START

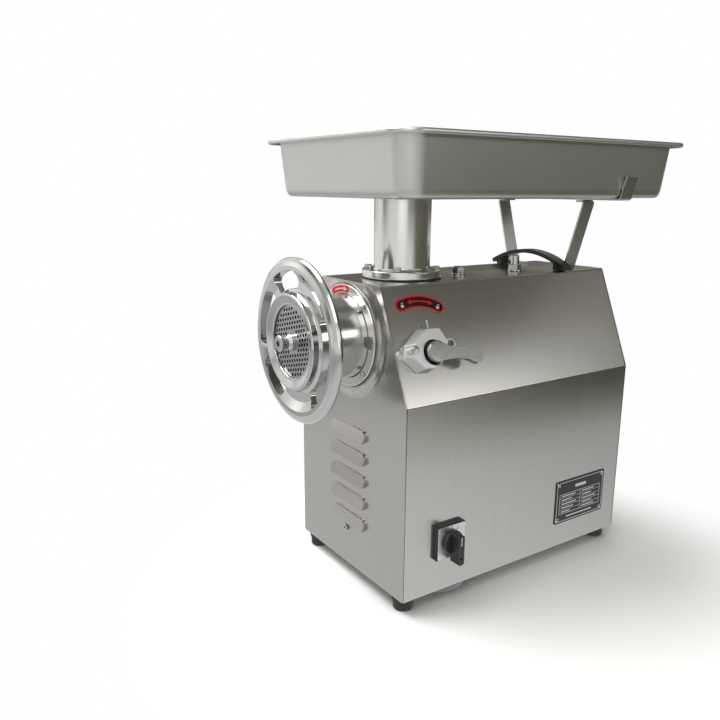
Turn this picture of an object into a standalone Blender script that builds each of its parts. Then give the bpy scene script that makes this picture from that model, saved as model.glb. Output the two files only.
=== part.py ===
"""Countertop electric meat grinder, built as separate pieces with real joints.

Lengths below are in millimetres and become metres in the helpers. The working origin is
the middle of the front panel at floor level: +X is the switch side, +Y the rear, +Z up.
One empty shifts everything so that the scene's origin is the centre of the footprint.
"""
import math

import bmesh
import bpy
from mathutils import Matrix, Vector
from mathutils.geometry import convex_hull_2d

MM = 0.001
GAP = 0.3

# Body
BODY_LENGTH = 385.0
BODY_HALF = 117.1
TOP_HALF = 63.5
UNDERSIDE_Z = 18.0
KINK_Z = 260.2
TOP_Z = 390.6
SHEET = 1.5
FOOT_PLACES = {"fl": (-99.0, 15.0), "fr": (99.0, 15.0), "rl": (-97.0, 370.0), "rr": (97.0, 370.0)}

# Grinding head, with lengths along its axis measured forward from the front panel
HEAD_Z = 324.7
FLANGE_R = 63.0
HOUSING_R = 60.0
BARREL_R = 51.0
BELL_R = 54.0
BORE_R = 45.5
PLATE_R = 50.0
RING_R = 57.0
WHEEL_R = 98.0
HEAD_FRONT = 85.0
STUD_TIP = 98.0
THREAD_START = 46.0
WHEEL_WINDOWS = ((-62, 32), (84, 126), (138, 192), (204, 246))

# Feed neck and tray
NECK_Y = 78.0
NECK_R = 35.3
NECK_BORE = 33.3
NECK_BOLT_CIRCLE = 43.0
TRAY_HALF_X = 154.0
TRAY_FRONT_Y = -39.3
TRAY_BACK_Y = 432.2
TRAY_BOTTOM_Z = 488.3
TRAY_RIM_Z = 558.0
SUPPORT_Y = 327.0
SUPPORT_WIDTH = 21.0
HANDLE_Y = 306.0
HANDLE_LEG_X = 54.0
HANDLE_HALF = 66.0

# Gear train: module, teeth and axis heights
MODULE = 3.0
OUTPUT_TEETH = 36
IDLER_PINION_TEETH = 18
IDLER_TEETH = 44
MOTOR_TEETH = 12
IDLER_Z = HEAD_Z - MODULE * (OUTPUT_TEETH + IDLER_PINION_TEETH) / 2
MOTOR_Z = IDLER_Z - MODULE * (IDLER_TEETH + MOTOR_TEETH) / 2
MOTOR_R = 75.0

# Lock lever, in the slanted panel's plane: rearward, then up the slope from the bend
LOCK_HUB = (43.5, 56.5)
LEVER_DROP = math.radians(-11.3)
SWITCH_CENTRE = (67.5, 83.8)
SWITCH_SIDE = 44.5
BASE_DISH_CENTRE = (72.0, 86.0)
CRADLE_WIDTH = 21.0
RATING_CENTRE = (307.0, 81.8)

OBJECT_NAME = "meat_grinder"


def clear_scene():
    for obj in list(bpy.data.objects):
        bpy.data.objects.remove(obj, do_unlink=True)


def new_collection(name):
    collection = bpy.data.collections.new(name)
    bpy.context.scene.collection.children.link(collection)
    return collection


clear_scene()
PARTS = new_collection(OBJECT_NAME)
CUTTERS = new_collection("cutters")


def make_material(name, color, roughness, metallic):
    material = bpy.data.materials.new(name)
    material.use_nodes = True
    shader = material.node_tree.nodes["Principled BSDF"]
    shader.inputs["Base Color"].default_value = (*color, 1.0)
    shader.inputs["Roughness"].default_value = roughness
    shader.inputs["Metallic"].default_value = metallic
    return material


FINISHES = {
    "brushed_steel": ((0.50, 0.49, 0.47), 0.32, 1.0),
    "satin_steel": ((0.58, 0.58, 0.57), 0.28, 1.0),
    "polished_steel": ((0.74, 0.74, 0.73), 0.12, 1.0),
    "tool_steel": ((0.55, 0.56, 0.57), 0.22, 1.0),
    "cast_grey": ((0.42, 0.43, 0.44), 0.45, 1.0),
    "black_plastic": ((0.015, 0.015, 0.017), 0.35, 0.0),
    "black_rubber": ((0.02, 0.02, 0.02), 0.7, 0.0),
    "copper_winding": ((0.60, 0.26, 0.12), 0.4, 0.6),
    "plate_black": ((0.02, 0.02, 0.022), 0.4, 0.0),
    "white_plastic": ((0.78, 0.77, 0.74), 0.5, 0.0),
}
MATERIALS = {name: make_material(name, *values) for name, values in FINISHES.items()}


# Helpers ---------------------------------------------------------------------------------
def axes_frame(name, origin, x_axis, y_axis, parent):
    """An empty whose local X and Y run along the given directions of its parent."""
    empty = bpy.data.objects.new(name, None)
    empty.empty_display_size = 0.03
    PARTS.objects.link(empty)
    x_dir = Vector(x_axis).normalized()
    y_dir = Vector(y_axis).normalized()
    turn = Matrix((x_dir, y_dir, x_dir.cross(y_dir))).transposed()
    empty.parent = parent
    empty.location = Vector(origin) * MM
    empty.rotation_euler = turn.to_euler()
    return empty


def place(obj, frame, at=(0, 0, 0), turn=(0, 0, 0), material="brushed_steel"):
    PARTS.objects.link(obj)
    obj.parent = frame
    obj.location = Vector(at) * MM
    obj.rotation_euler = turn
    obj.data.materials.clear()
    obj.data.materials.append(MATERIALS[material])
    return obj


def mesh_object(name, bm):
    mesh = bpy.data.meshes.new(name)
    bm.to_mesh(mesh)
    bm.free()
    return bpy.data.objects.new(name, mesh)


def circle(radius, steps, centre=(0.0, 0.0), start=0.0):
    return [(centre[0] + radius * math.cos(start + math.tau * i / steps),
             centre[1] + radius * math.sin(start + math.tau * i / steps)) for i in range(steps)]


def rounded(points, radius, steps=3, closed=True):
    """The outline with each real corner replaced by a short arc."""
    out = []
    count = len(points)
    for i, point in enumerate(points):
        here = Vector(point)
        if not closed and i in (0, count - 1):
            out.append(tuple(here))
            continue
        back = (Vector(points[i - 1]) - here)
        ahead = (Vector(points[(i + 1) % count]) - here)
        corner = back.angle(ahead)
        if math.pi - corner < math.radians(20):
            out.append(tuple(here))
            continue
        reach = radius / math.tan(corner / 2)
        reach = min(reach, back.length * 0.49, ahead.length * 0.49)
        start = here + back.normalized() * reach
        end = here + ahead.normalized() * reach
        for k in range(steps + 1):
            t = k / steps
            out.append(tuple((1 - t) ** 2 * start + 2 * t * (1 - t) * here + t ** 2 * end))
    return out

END

Short task:
Return all of the data word for word.

Response to the task:
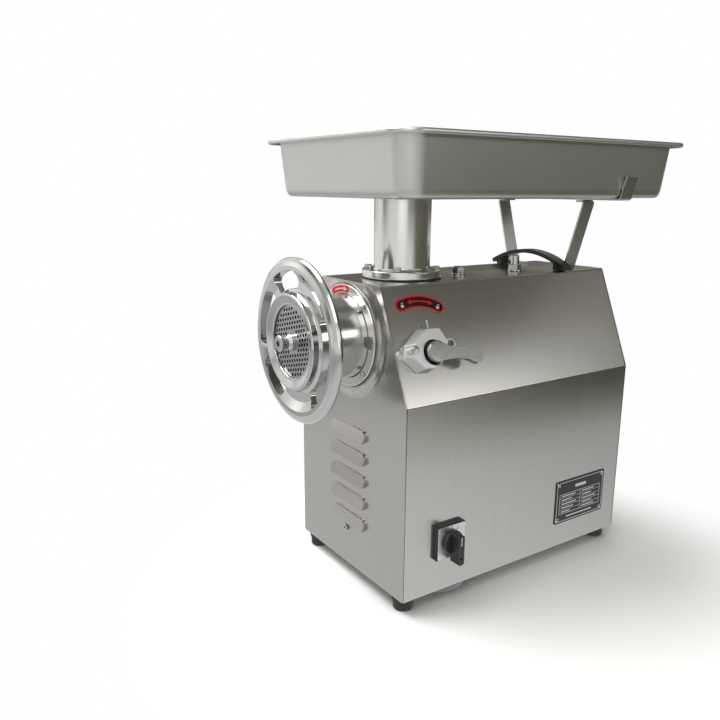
Turn this picture of an object into a standalone Blender script that builds each of its parts. Then give the bpy scene script that makes this picture from that model, saved as model.glb. Output the two files only.
=== part.py ===
"""Countertop electric meat grinder, built as separate pieces with real joints.

Lengths below are in millimetres and become metres in the helpers. The working origin is
the middle of the front panel at floor level: +X is the switch side, +Y the rear, +Z up.
One empty shifts everything so that the scene's origin is the centre of the footprint.
"""
import math

import bmesh
import bpy
from mathutils import Matrix, Vector
from mathutils.geometry import convex_hull_2d

MM = 0.001
GAP = 0.3

# Body
BODY_LENGTH = 385.0
BODY_HALF = 117.1
TOP_HALF = 63.5
UNDERSIDE_Z = 18.0
KINK_Z = 260.2
TOP_Z = 390.6
SHEET = 1.5
FOOT_PLACES = {"fl": (-99.0, 15.0), "fr": (99.0, 15.0), "rl": (-97.0, 370.0), "rr": (97.0, 370.0)}

# Grinding head, with lengths along its axis measured forward from the front panel
HEAD_Z = 324.7
FLANGE_R = 63.0
HOUSING_R = 60.0
BARREL_R = 51.0
BELL_R = 54.0
BORE_R = 45.5
PLATE_R = 50.0
RING_R = 57.0
WHEEL_R = 98.0
HEAD_FRONT = 85.0
STUD_TIP = 98.0
THREAD_START = 46.0
WHEEL_WINDOWS = ((-62, 32), (84, 126), (138, 192), (204, 246))

# Feed neck and tray
NECK_Y = 78.0
NECK_R = 35.3
NECK_BORE = 33.3
NECK_BOLT_CIRCLE = 43.0
TRAY_HALF_X = 154.0
TRAY_FRONT_Y = -39.3
TRAY_BACK_Y = 432.2
TRAY_BOTTOM_Z = 488.3
TRAY_RIM_Z = 558.0
SUPPORT_Y = 327.0
SUPPORT_WIDTH = 21.0
HANDLE_Y = 306.0
HANDLE_LEG_X = 54.0
HANDLE_HALF = 66.0

# Gear train: module, teeth and axis heights
MODULE = 3.0
OUTPUT_TEETH = 36
IDLER_PINION_TEETH = 18
IDLER_TEETH = 44
MOTOR_TEETH = 12
IDLER_Z = HEAD_Z - MODULE * (OUTPUT_TEETH + IDLER_PINION_TEETH) / 2
MOTOR_Z = IDLER_Z - MODULE * (IDLER_TEETH + MOTOR_TEETH) / 2
MOTOR_R = 75.0

# Lock lever, in the slanted panel's plane: rearward, then up the slope from the bend
LOCK_HUB = (43.5, 56.5)
LEVER_DROP = math.radians(-11.3)
SWITCH_CENTRE = (67.5, 83.8)
SWITCH_SIDE = 44.5
BASE_DISH_CENTRE = (72.0, 86.0)
CRADLE_WIDTH = 21.0
RATING_CENTRE = (307.0, 81.8)

OBJECT_NAME = "meat_grinder"


def clear_scene():
    for obj in list(bpy.data.objects):
        bpy.data.objects.remove(obj, do_unlink=True)


def new_collection(name):
    collection = bpy.data.collections.new(name)
    bpy.context.scene.collection.children.link(collection)
    return collection


clear_scene()
PARTS = new_collection(OBJECT_NAME)
CUTTERS = new_collection("cutters")


def make_material(name, color, roughness, metallic):
    material = bpy.data.materials.new(name)
    material.use_nodes = True
    shader = material.node_tree.nodes["Principled BSDF"]
    shader.inputs["Base Color"].default_value = (*color, 1.0)
    shader.inputs["Roughness"].default_value = roughness
    shader.inputs["Metallic"].default_value = metallic
    return material


FINISHES = {
    "brushed_steel": ((0.50, 0.49, 0.47), 0.32, 1.0),
    "satin_steel": ((0.58, 0.58, 0.57), 0.28, 1.0),
    "polished_steel": ((0.74, 0.74, 0.73), 0.12, 1.0),
    "tool_steel": ((0.55, 0.56, 0.57), 0.22, 1.0),
    "cast_grey": ((0.42, 0.43, 0.44), 0.45, 1.0),
    "black_plastic": ((0.015, 0.015, 0.017), 0.35, 0.0),
    "black_rubber": ((0.02, 0.02, 0.02), 0.7, 0.0),
    "copper_winding": ((0.60, 0.26, 0.12), 0.4, 0.6),
    "plate_black": ((0.02, 0.02, 0.022), 0.4, 0.0),
    "white_plastic": ((0.78, 0.77, 0.74), 0.5, 0.0),
}
MATERIALS = {name: make_material(name, *values) for name, values in FINISHES.items()}


# Helpers ---------------------------------------------------------------------------------
def axes_frame(name, origin, x_axis, y_axis, parent):
    """An empty whose local X and Y run along the given directions of its parent."""
    empty = bpy.data.objects.new(name, None)
    empty.empty_display_size = 0.03
    PARTS.objects.link(empty)
    x_dir = Vector(x_axis).normalized()
    y_dir = Vector(y_axis).normalized()
    turn = Matrix((x_dir, y_dir, x_dir.cross(y_dir))).transposed()
    empty.parent = parent
    empty.location = Vector(origin) * MM
    empty.rotation_euler = turn.to_euler()
    return empty


def place(obj, frame, at=(0, 0, 0), turn=(0, 0, 0), material="brushed_steel"):
    PARTS.objects.link(obj)
    obj.parent = frame
    obj.location = Vector(at) * MM
    obj.rotation_euler = turn
    obj.data.materials.clear()
    obj.data.materials.append(MATERIALS[material])
    return obj


def mesh_object(name, bm):
    mesh = bpy.data.meshes.new(name)
    bm.to_mesh(mesh)
    bm.free()
    return bpy.data.objects.new(name, mesh)


def circle(radius, steps, centre=(0.0, 0.0), start=0.0):
    return [(centre[0] + radius * math.cos(start + math.tau * i / steps),
             centre[1] + radius * math.sin(start + math.tau * i / steps)) for i in range(steps)]


def rounded(points, radius, steps=3, closed=True):
    """The outline with each real corner replaced by a short arc."""
    out = []
    count = len(points)
    for i, point in enumerate(points):
        here = Vector(point)
        if not closed and i in (0, count - 1):
            out.append(tuple(here))
            continue
        back = (Vector(points[i - 1]) - here)
        ahead = (Vector(points[(i + 1) % count]) - here)
        corner = back.angle(ahead)
        if math.pi - corner < math.radians(20):
            out.append(tuple(here))
            continue
        reach = radius / math.tan(corner / 2)
        reach = min(reach, back.length * 0.49, ahead.length * 0.49)
        start = here + back.normalized() * reach
        end = here + ahead.normalized() * reach
        for k in range(steps + 1):
            t = k / steps
            out.append(tuple((1 - t) ** 2 * start + 2 * t * (1 - t) * here + t ** 2 * end))
    return out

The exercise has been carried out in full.